↓
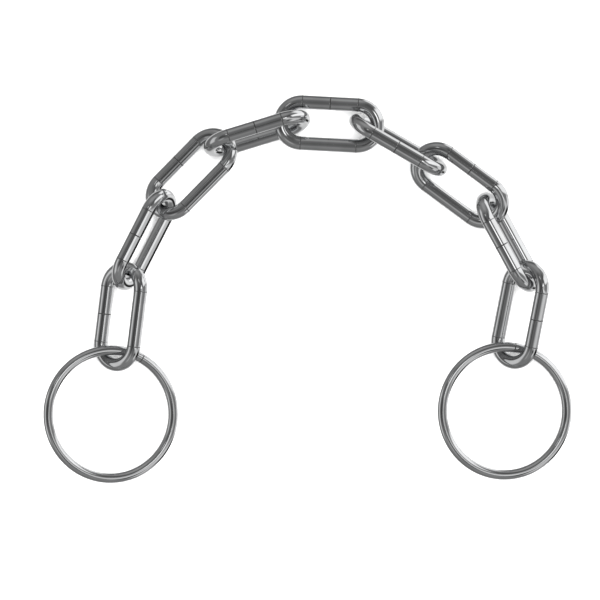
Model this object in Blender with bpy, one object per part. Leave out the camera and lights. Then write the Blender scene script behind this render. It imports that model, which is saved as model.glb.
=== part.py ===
"""A short length of long-link steel chain with a round ring on each end, lying on a level floor in an arch.

Nine welded links run from link_1 at the foot of the left side, over link_5 at the top, to link_9 at the
foot of the right side. Odd links lie flat or are rolled a little, and even links stand on one leg, so each
crown is threaded through the next link's eye. Metres, +Z up. The floor is z = 0, and the origin is on it
under the middle of the chain. +X runs to the right and +Y towards the top of the arch.
"""

import math
from collections import namedtuple

import bmesh
import bpy
from mathutils import Euler, Matrix, Vector

LINK_WIRE = 0.0062
LINK_INNER_LENGTH = 0.0366
LINK_INNER_WIDTH = 0.0120
RING_WIRE = 0.0045
RING_OUTER = 0.0609

WIRE_SIDES = 16
CROWN_STEPS = 12
RING_SIDES = 12
RING_STEPS = 48

LEG_SPACING = LINK_INNER_WIDTH + LINK_WIRE
STRAIGHT_LEG = LINK_INNER_LENGTH - LINK_INNER_WIDTH
LINK_REACH = (STRAIGHT_LEG + LEG_SPACING) / 2
RING_RADIUS = (RING_OUTER - RING_WIRE) / 2

# The odd links in the middle of the arch lie across the lower wires of the standing links beside them.
BRIDGE_HEIGHT = 0.0098

# One row a link, in order along the chain. heading is the way it points, from +X towards +Y. roll lifts the
# side on the left of the heading, and pitch lifts the front end. step is the length of chain it takes up,
# from one crossing to the next. A standing or leaning link rests on the floor, the others on their neighbours.
Lay = namedtuple("Lay", "heading roll pitch step on_floor")
LINKS = (
    Lay(83, -36, 3, 0.0365, True),
    Lay(63, 63, 0, 0.0354, True),
    Lay(45.5, -27, 0, 0.0366, False),
    Lay(17, 73, 0, 0.0336, True),
    Lay(-3, 0, 0, 0.0316, False),
    Lay(-30, 98, 0, 0.0336, True),
    Lay(-36.5, 18, 0, 0.0313, False),
    Lay(-61.5, 110, 0, 0.0361, True),
    Lay(-101, 35, -9, 0.0326, True),
)
MIDDLE = len(LINKS) // 2

# direction points from the crossing at the end link to the ring's centre, reach away. tilt_x lifts the far
# side and tilt_y the left side, because the ring lies over one leg of the end link and under the other.
RingLay = namedtuple("RingLay", "name direction reach tilt_x tilt_y")
RINGS = (
    RingLay("ring_left", -95, 0.0251, 1, 13),
    RingLay("ring_right", -98, 0.0267, 1, 13),
)

LINK_STEEL = {"color": (0.56, 0.57, 0.58), "roughness": 0.16}
RING_STEEL = {"color": (0.60, 0.61, 0.62), "roughness": 0.14}


def clear_scene():
    for obj in list(bpy.data.objects):
        bpy.data.objects.remove(obj)


def steel(name, color, roughness):
    material = bpy.data.materials.new(name)
    material.use_nodes = True
    shader = material.node_tree.nodes["Principled BSDF"]
    shader.inputs["Base Color"].default_value = (*color, 1)
    shader.inputs["Metallic"].default_value = 1
    shader.inputs["Roughness"].default_value = roughness
    return material


def wire_section(mesh, wire, sides, centre):
    """A circle of edges round a wire that runs along X through centre."""
    turn = Matrix.Translation(centre) @ Matrix.Rotation(math.pi / 2, 4, "Y")
    made = bmesh.ops.create_circle(mesh, segments=sides, radius=wire / 2, matrix=turn)
    return [edge for edge in mesh.edges if edge.verts[0] in made["verts"]]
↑
▸ WHAT THIS TASK INVOLVES: Print only the lines from the top of the data above down to the line holding "in an arch.", inclusive.

▸ ANSWER FOR THIS EXERCISE:
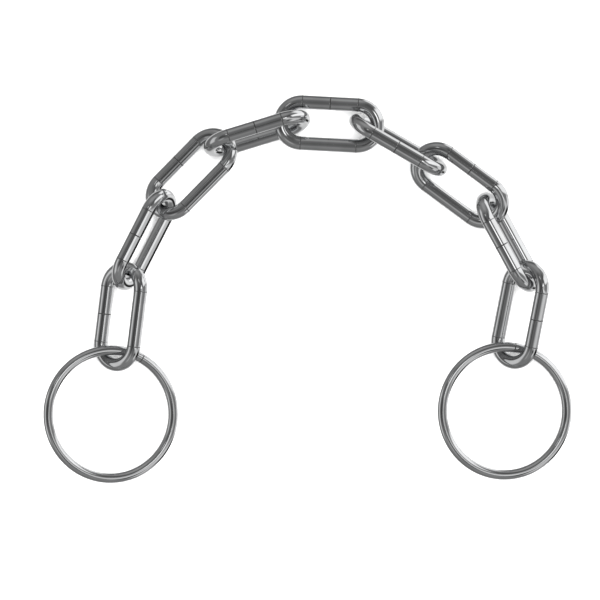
Model this object in Blender with bpy, one object per part. Leave out the camera and lights. Then write the Blender scene script behind this render. It imports that model, which is saved as model.glb.
=== part.py ===
"""A short length of long-link steel chain with a round ring on each end, lying on a level floor in an arch.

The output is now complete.